- PROBLEM REQUIREMENTS -
Copy out all of the data below with no alterations.

** START GIVEN INFORMATION **

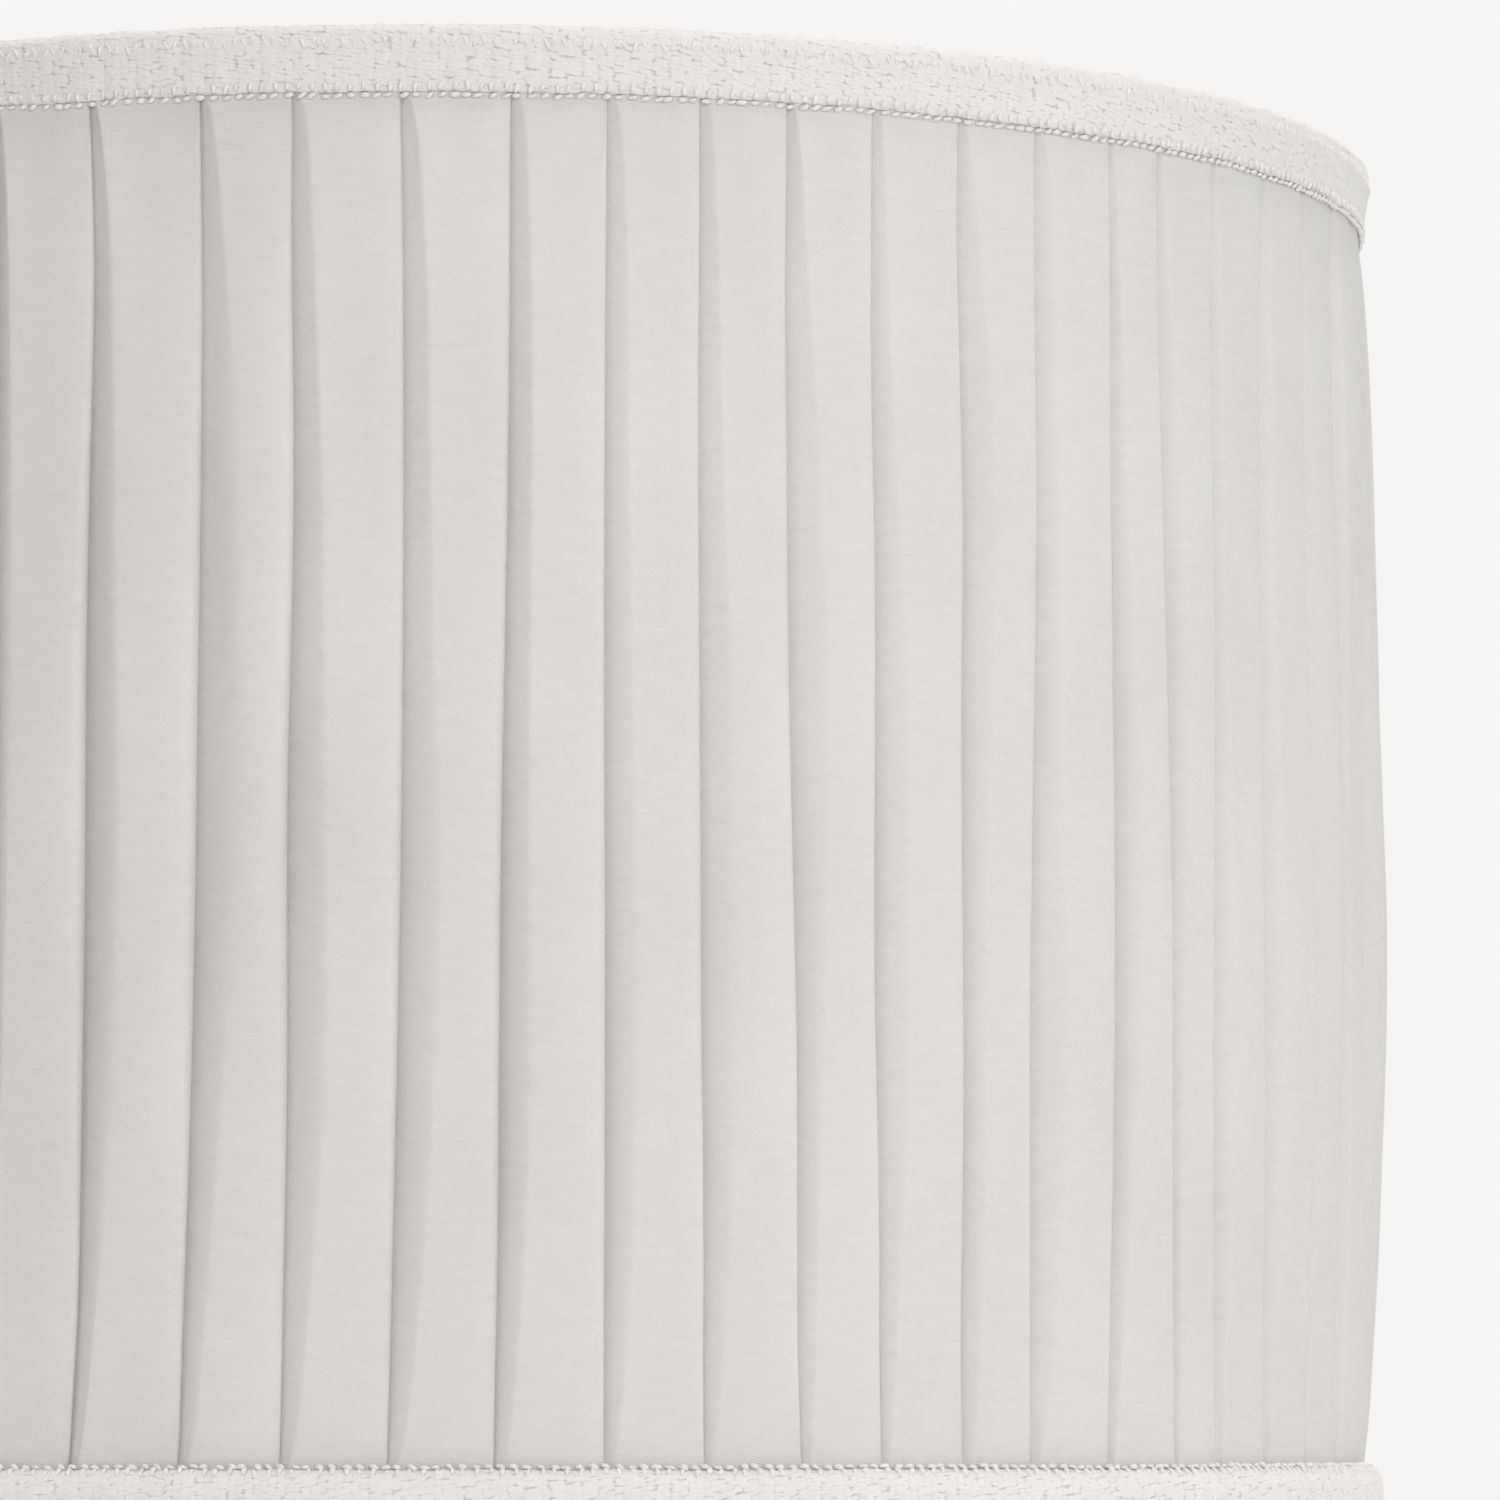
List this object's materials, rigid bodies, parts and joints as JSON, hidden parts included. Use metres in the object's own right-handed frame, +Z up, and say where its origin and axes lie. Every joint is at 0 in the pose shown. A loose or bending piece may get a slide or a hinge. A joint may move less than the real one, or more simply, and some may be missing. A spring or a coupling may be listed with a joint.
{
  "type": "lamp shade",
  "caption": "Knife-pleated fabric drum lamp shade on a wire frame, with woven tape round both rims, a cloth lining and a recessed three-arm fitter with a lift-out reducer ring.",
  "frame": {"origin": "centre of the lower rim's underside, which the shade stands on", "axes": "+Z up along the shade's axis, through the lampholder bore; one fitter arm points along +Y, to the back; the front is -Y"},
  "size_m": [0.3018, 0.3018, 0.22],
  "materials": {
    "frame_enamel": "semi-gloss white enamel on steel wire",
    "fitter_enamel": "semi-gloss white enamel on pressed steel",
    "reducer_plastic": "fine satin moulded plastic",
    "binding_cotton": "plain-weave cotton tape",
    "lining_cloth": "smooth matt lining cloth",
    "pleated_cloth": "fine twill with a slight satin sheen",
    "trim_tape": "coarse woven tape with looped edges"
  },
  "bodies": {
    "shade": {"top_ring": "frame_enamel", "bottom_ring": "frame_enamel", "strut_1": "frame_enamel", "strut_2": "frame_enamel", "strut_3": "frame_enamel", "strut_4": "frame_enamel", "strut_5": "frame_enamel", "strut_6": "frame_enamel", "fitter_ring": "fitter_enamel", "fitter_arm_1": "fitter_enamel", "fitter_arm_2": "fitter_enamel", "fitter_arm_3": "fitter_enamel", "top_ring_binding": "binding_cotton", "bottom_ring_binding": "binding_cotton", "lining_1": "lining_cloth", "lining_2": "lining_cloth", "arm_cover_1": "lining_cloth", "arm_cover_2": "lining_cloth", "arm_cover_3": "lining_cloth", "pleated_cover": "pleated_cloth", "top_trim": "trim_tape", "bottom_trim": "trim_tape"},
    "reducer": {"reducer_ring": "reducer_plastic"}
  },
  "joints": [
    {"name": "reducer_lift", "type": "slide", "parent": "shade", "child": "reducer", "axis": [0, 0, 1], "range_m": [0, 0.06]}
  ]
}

** END GIVEN INFORMATION **

- CORRECT ANSWER -
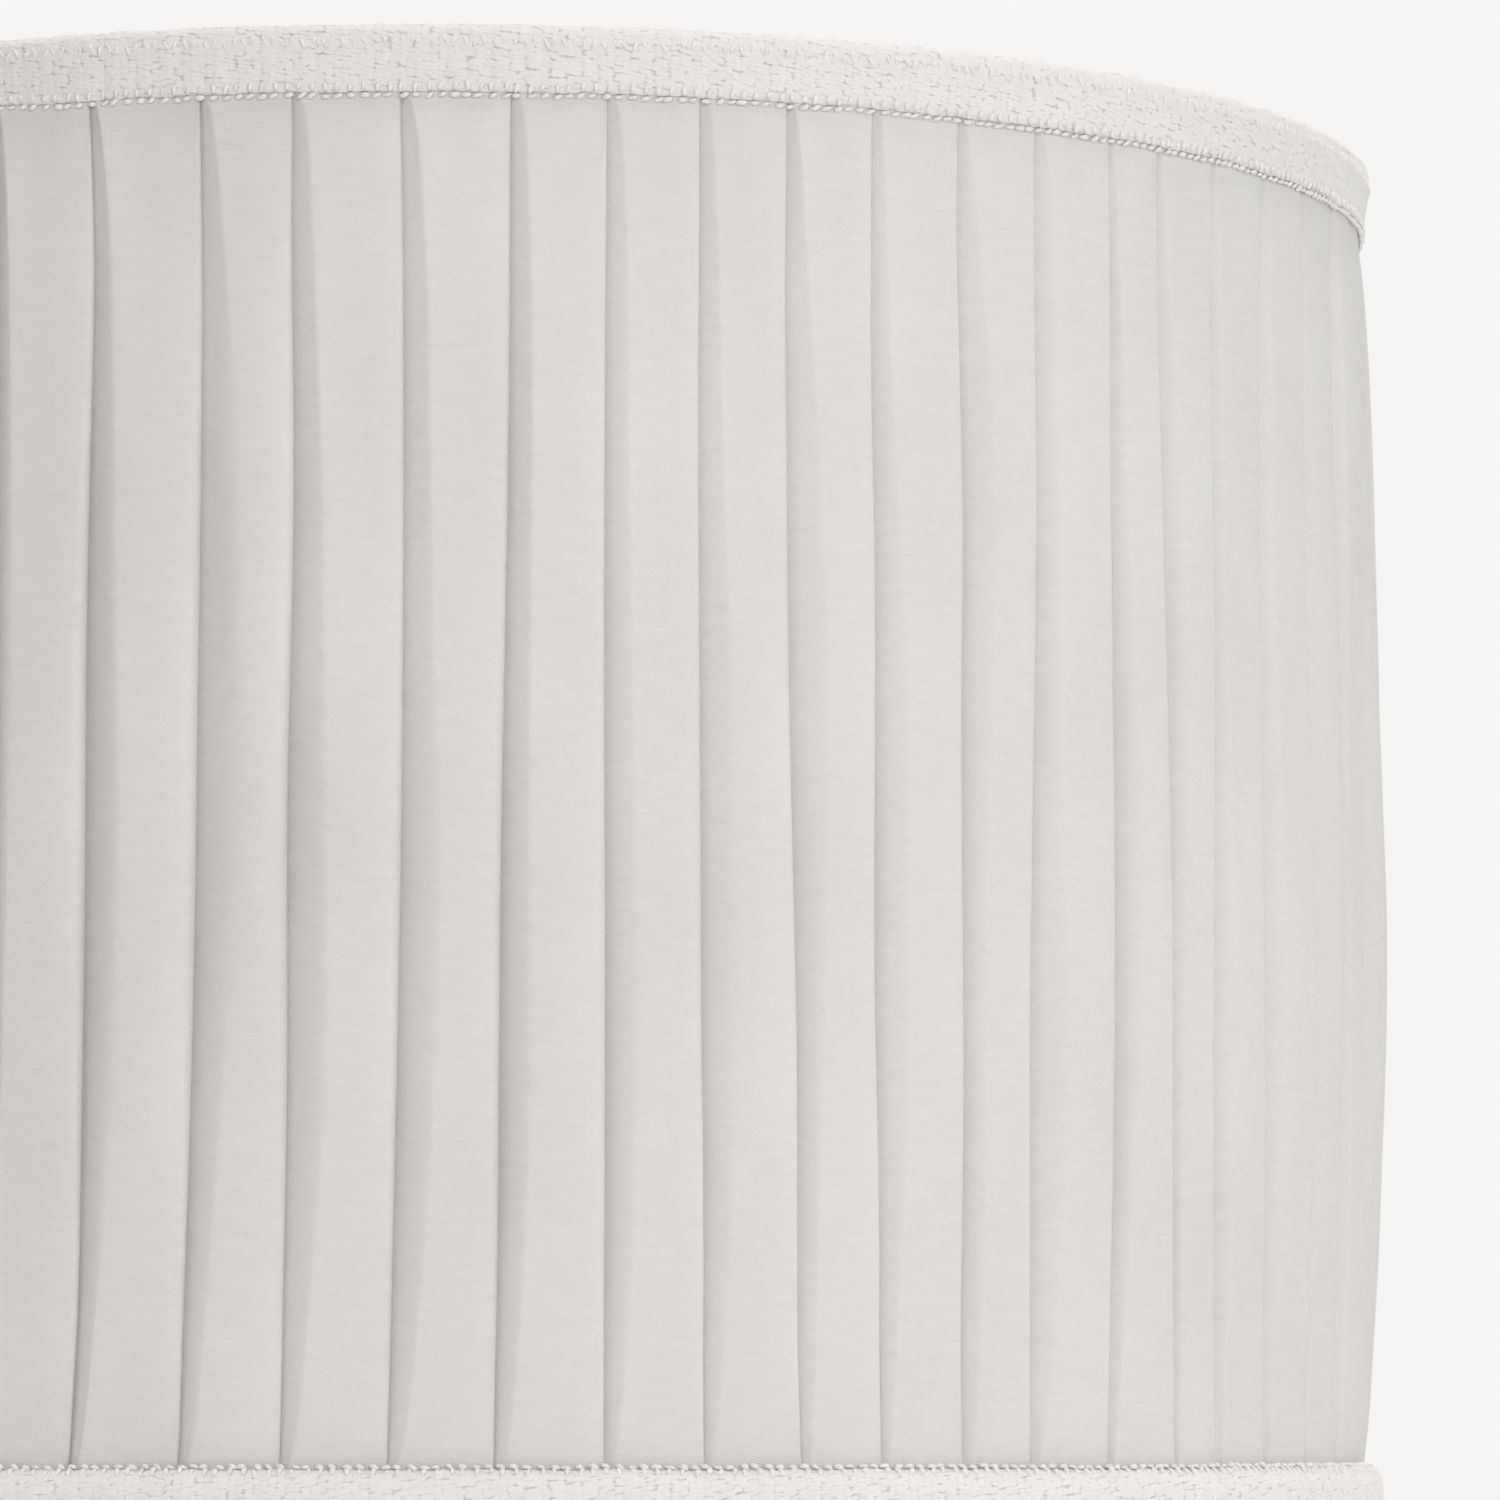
List this object's materials, rigid bodies, parts and joints as JSON, hidden parts included. Use metres in the object's own right-handed frame, +Z up, and say where its origin and axes lie. Every joint is at 0 in the pose shown. A loose or bending piece may get a slide or a hinge. A joint may move less than the real one, or more simply, and some may be missing. A spring or a coupling may be listed with a joint.
{
  "type": "lamp shade",
  "caption": "Knife-pleated fabric drum lamp shade on a wire frame, with woven tape round both rims, a cloth lining and a recessed three-arm fitter with a lift-out reducer ring.",
  "frame": {"origin": "centre of the lower rim's underside, which the shade stands on", "axes": "+Z up along the shade's axis, through the lampholder bore; one fitter arm points along +Y, to the back; the front is -Y"},
  "size_m": [0.3018, 0.3018, 0.22],
  "materials": {
    "frame_enamel": "semi-gloss white enamel on steel wire",
    "fitter_enamel": "semi-gloss white enamel on pressed steel",
    "reducer_plastic": "fine satin moulded plastic",
    "binding_cotton": "plain-weave cotton tape",
    "lining_cloth": "smooth matt lining cloth",
    "pleated_cloth": "fine twill with a slight satin sheen",
    "trim_tape": "coarse woven tape with looped edges"
  },
  "bodies": {
    "shade": {"top_ring": "frame_enamel", "bottom_ring": "frame_enamel", "strut_1": "frame_enamel", "strut_2": "frame_enamel", "strut_3": "frame_enamel", "strut_4": "frame_enamel", "strut_5": "frame_enamel", "strut_6": "frame_enamel", "fitter_ring": "fitter_enamel", "fitter_arm_1": "fitter_enamel", "fitter_arm_2": "fitter_enamel", "fitter_arm_3": "fitter_enamel", "top_ring_binding": "binding_cotton", "bottom_ring_binding": "binding_cotton", "lining_1": "lining_cloth", "lining_2": "lining_cloth", "arm_cover_1": "lining_cloth", "arm_cover_2": "lining_cloth", "arm_cover_3": "lining_cloth", "pleated_cover": "pleated_cloth", "top_trim": "trim_tape", "bottom_trim": "trim_tape"},
    "reducer": {"reducer_ring": "reducer_plastic"}
  },
  "joints": [
    {"name": "reducer_lift", "type": "slide", "parent": "shade", "child": "reducer", "axis": [0, 0, 1], "range_m": [0, 0.06]}
  ]
}